Entries taken from a collection.
• • • •
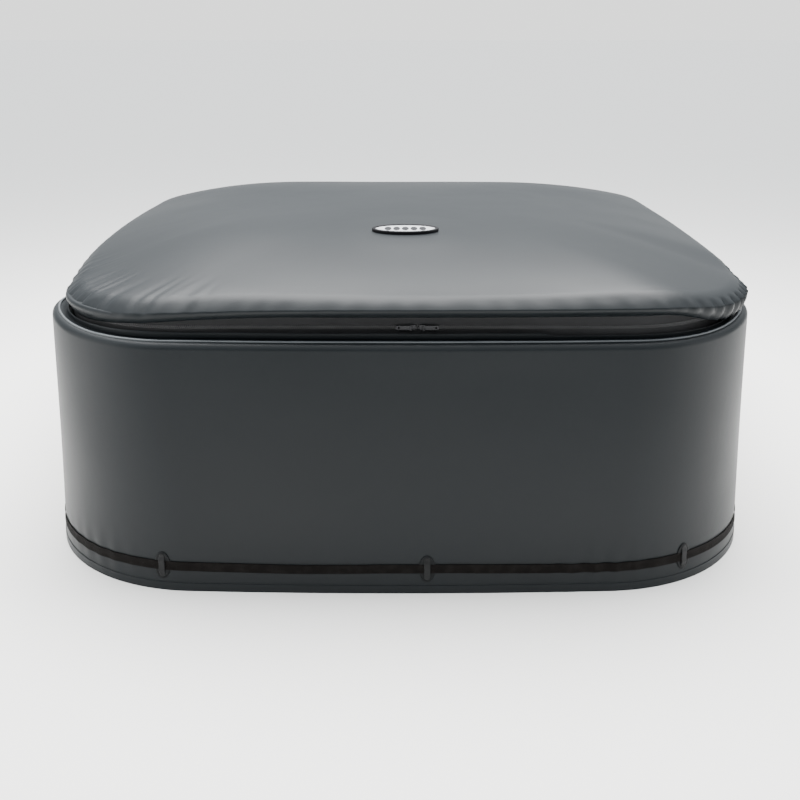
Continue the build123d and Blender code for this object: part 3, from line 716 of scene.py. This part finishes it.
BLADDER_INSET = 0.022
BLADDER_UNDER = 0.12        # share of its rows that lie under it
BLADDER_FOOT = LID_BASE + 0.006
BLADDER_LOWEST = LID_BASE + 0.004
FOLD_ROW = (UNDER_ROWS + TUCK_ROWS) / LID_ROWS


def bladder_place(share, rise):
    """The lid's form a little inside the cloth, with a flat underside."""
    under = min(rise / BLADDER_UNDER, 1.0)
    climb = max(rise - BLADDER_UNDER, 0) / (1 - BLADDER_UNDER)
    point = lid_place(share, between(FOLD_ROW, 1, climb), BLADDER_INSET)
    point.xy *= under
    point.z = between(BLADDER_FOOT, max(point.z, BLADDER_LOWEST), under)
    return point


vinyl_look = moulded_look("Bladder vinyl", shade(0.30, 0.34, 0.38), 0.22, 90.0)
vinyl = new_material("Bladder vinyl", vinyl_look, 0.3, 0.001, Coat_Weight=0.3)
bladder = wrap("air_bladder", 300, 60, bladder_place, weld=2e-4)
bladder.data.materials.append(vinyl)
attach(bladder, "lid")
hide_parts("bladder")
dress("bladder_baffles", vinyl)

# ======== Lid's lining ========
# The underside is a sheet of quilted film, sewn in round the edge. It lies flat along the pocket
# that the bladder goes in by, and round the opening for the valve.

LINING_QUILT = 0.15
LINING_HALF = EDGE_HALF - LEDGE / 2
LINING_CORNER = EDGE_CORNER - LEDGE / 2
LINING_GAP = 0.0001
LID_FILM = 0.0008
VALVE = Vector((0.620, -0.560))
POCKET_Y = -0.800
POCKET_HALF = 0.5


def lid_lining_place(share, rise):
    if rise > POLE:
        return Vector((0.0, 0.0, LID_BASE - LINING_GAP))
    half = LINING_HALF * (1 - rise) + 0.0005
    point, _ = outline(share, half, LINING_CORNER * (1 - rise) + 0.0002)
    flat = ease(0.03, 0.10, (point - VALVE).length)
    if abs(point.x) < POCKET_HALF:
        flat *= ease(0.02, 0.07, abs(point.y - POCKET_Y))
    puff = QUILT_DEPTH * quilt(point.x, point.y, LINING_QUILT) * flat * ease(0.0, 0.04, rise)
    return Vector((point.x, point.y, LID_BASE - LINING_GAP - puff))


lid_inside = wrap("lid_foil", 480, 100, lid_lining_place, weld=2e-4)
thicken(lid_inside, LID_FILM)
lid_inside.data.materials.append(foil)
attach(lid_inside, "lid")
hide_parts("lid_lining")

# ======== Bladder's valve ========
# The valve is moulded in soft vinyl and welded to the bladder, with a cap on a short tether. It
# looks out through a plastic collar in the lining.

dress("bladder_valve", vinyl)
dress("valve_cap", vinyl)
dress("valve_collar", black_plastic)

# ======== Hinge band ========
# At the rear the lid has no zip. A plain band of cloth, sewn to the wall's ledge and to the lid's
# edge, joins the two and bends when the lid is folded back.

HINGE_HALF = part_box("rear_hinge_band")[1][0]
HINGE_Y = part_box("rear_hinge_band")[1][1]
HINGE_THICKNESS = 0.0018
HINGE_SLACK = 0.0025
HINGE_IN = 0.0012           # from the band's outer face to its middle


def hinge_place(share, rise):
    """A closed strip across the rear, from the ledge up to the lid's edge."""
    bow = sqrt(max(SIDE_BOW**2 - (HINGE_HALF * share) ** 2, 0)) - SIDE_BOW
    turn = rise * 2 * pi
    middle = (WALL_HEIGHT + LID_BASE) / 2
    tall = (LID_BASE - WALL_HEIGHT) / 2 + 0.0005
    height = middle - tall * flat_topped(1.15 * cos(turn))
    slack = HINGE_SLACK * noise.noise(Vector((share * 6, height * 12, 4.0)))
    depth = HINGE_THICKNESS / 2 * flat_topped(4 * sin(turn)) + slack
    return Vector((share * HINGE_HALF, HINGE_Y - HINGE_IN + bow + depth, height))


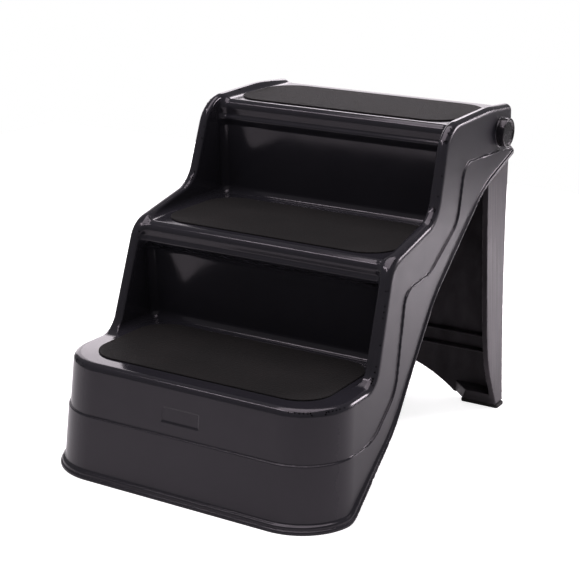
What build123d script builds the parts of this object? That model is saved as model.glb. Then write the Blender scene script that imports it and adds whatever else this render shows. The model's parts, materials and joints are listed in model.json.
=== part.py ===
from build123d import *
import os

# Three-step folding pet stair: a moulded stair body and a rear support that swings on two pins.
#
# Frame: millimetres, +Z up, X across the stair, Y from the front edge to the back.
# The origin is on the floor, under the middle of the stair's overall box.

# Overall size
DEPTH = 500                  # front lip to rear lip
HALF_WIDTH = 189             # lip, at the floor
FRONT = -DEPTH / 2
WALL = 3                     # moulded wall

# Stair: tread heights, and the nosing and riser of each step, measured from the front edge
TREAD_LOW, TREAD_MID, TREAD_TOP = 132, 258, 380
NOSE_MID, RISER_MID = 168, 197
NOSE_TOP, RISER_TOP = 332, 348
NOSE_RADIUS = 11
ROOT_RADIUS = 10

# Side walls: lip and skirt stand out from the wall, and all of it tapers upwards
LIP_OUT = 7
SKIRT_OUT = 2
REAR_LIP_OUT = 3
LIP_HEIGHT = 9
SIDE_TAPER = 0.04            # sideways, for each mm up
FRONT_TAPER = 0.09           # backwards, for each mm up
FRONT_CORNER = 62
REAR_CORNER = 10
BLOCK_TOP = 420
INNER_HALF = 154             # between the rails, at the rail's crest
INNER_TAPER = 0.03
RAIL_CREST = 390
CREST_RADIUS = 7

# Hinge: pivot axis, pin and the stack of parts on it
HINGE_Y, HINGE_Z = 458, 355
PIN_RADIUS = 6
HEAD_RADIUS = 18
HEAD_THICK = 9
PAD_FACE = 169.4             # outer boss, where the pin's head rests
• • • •
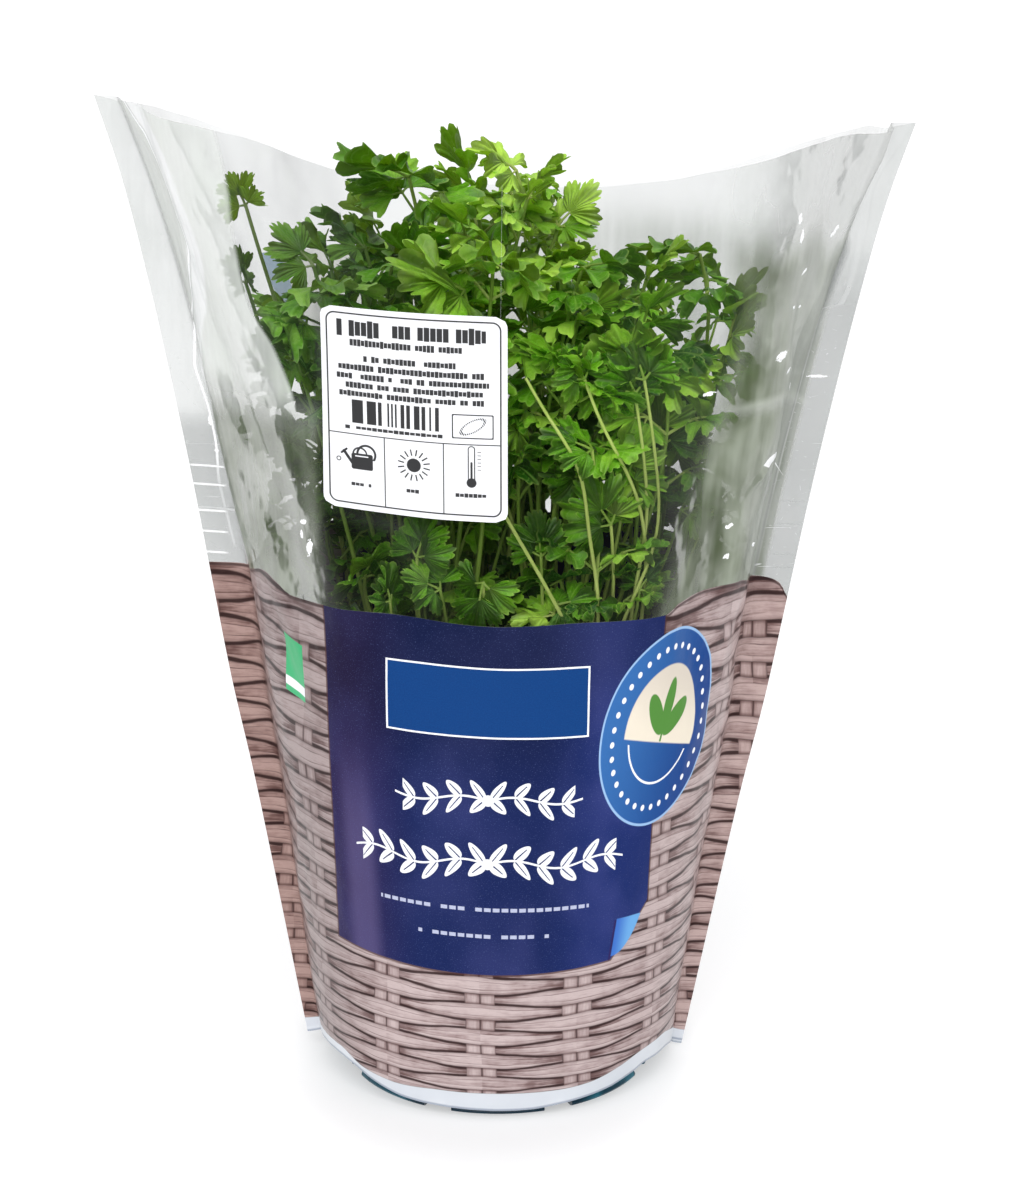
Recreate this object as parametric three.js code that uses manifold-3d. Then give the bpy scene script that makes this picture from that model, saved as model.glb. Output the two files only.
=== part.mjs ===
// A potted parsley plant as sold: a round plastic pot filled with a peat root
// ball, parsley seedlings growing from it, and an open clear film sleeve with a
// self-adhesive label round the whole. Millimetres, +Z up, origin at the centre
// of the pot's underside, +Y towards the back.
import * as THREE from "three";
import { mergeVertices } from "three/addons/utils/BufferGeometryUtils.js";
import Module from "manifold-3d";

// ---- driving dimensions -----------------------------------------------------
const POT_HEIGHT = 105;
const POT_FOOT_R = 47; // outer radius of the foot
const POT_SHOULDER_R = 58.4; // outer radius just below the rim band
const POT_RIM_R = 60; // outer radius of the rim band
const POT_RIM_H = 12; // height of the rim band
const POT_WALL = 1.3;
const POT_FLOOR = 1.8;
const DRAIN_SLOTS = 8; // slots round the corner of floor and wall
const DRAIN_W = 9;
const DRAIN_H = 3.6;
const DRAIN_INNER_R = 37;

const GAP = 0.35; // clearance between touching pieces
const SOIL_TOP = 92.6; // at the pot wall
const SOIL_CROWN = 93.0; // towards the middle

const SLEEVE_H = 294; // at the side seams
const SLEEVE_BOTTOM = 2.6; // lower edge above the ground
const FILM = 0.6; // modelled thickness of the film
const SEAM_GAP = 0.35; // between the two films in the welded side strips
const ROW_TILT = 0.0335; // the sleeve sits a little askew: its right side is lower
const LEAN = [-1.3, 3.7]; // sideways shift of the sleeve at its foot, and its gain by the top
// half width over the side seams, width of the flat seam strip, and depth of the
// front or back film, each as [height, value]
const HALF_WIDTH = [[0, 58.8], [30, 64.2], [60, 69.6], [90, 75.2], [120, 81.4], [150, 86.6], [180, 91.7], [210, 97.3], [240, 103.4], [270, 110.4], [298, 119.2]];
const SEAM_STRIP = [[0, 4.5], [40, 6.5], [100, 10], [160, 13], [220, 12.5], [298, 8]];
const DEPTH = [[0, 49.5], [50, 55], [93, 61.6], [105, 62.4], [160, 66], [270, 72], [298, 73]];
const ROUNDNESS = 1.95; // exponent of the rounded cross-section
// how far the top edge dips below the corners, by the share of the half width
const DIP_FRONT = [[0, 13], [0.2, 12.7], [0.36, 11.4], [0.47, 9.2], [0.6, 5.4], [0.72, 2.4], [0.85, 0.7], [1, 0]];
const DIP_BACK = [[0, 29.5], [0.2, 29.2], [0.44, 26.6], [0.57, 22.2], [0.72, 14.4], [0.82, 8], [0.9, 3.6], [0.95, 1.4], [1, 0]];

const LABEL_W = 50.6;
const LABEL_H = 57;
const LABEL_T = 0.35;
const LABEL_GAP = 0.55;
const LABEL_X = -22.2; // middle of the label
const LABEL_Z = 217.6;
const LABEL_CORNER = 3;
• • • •
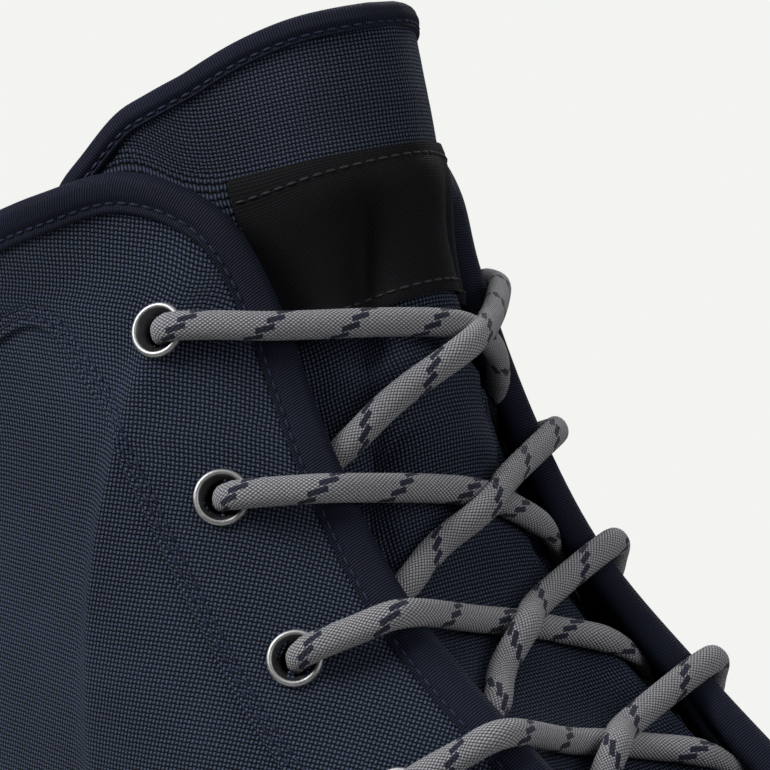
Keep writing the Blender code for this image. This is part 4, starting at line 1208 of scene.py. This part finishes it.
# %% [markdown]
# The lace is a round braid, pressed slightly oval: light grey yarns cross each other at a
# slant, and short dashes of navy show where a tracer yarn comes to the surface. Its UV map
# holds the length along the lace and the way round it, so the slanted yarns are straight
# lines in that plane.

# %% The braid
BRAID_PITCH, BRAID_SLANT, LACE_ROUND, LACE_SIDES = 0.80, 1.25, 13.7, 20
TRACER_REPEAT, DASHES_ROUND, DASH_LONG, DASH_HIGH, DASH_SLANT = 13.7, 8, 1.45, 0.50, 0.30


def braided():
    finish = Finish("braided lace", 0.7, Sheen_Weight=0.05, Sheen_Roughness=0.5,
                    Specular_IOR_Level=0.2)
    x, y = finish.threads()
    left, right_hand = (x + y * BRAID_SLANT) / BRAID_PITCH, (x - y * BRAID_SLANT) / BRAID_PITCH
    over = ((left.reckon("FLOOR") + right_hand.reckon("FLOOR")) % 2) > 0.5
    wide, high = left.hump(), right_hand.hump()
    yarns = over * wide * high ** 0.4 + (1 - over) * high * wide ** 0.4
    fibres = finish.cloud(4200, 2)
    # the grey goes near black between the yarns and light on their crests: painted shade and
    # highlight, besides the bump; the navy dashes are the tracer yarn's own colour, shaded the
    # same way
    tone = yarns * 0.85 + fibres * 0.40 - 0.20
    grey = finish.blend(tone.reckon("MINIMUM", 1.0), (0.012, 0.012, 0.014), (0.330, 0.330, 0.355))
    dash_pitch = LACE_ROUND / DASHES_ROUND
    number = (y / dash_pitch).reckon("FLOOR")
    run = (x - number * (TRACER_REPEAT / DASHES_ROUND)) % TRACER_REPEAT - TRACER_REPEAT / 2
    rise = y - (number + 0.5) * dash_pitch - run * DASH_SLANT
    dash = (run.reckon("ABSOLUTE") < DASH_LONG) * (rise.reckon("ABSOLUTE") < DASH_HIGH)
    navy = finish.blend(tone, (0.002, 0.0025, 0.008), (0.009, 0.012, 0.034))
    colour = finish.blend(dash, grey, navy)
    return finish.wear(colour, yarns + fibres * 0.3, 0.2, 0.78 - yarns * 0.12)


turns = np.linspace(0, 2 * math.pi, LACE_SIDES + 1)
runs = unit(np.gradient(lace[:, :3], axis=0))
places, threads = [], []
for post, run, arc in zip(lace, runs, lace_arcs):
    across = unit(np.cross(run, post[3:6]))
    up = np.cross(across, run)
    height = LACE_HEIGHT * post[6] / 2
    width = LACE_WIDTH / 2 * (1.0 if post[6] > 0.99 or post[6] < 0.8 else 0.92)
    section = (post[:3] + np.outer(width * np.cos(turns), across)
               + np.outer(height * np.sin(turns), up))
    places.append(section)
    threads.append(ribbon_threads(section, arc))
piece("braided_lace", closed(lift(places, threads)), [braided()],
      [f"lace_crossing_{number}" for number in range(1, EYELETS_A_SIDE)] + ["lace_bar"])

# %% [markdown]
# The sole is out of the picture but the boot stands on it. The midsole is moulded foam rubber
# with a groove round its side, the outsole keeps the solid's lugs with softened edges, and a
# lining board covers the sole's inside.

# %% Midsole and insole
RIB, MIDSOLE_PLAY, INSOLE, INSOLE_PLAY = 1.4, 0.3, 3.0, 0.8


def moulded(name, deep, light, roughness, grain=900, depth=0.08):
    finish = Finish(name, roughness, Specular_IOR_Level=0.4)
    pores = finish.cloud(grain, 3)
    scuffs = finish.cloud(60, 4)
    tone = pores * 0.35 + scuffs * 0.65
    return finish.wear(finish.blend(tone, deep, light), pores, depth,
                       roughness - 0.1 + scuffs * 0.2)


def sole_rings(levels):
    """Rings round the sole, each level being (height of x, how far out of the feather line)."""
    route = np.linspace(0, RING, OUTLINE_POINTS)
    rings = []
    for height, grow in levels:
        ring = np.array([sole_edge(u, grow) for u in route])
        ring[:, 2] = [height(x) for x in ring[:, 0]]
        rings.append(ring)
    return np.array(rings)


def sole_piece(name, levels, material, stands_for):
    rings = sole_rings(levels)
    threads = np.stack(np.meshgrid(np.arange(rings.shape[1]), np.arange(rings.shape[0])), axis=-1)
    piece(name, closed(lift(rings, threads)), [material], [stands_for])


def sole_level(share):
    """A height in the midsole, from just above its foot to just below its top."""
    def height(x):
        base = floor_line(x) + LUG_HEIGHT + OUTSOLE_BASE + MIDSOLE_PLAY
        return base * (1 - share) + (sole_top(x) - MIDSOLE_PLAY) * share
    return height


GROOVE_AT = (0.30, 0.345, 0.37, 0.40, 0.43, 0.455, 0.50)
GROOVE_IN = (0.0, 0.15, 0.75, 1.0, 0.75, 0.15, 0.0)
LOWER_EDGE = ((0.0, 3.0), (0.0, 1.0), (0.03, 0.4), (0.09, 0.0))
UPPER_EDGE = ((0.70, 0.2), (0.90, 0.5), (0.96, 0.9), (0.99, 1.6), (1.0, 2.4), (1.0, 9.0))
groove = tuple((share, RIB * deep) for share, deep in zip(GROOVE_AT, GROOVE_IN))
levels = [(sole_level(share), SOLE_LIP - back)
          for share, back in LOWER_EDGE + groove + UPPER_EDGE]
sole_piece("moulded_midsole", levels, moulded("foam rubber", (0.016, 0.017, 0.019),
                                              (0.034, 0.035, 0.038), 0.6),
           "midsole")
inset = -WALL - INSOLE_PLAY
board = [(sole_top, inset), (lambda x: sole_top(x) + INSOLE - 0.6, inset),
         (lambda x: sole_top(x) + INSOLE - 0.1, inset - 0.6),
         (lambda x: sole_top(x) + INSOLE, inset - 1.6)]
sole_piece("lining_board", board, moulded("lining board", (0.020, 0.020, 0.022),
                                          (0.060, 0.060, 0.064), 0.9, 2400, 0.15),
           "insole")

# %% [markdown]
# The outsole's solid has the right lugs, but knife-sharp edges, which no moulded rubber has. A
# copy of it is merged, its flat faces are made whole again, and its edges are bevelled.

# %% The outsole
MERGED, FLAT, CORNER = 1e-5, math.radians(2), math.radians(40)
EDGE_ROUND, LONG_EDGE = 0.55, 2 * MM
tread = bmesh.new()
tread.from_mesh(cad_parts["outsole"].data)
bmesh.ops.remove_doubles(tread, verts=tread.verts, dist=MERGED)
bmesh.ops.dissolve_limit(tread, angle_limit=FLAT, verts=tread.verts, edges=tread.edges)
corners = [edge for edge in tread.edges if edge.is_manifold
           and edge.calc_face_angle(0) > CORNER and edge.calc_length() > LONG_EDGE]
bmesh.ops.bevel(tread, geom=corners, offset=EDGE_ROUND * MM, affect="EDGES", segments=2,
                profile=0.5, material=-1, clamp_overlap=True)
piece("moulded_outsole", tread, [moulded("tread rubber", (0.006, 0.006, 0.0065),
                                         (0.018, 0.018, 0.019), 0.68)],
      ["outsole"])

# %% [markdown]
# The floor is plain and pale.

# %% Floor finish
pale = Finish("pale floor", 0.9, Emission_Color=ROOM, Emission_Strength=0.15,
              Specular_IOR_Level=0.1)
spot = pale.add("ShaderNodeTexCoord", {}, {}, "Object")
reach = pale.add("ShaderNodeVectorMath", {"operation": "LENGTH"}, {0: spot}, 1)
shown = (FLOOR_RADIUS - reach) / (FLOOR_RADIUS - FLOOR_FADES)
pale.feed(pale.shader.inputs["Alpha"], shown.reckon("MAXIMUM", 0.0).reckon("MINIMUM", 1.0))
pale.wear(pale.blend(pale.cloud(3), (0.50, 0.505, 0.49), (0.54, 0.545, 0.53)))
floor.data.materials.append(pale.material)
• • • •
Set exercise. Among the entries above, locate the lines containing "Continue the build123d" and "bladder.data.materials.append(vinyl)", and transcribe exactly those two lines and all lines between.

Written solution.
Continue the build123d and Blender code for this object: part 3, from line 716 of scene.py. This part finishes it.
BLADDER_INSET = 0.022
BLADDER_UNDER = 0.12        # share of its rows that lie under it
BLADDER_FOOT = LID_BASE + 0.006
BLADDER_LOWEST = LID_BASE + 0.004
FOLD_ROW = (UNDER_ROWS + TUCK_ROWS) / LID_ROWS


def bladder_place(share, rise):
    """The lid's form a little inside the cloth, with a flat underside."""
    under = min(rise / BLADDER_UNDER, 1.0)
    climb = max(rise - BLADDER_UNDER, 0) / (1 - BLADDER_UNDER)
    point = lid_place(share, between(FOLD_ROW, 1, climb), BLADDER_INSET)
    point.xy *= under
    point.z = between(BLADDER_FOOT, max(point.z, BLADDER_LOWEST), under)
    return point


vinyl_look = moulded_look("Bladder vinyl", shade(0.30, 0.34, 0.38), 0.22, 90.0)
vinyl = new_material("Bladder vinyl", vinyl_look, 0.3, 0.001, Coat_Weight=0.3)
bladder = wrap("air_bladder", 300, 60, bladder_place, weld=2e-4)
bladder.data.materials.append(vinyl)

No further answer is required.